● YOUR TASK
Reproduce the entries below in full, word for word.

● DATA SHOWN
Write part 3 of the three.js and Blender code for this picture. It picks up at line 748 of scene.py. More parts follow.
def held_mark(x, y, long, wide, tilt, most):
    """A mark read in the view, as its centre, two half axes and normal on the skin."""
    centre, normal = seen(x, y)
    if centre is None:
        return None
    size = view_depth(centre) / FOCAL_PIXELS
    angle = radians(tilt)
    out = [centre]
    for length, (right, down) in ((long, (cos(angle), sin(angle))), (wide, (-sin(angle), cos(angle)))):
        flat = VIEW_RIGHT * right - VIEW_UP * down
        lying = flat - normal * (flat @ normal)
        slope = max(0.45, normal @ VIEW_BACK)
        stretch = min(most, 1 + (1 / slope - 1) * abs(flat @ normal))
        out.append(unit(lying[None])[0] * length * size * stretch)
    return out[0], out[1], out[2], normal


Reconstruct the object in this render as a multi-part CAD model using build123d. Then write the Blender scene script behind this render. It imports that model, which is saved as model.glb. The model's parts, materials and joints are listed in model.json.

● ANSWER FOR THE TASK
Write part 3 of the three.js and Blender code for this picture. It picks up at line 748 of scene.py. More parts follow.
def held_mark(x, y, long, wide, tilt, most):
    """A mark read in the view, as its centre, two half axes and normal on the skin."""
    centre, normal = seen(x, y)
    if centre is None:
        return None
    size = view_depth(centre) / FOCAL_PIXELS
    angle = radians(tilt)
    out = [centre]
    for length, (right, down) in ((long, (cos(angle), sin(angle))), (wide, (-sin(angle), cos(angle)))):
        flat = VIEW_RIGHT * right - VIEW_UP * down
        lying = flat - normal * (flat @ normal)
        slope = max(0.45, normal @ VIEW_BACK)
        stretch = min(most, 1 + (1 / slope - 1) * abs(flat @ normal))
        out.append(unit(lying[None])[0] * length * size * stretch)
    return out[0], out[1], out[2], normal


Reconstruct the object in this render as a multi-part CAD model using build123d. Then write the Blender scene script behind this render. It imports that model, which is saved as model.glb. The model's parts, materials and joints are listed in model.json.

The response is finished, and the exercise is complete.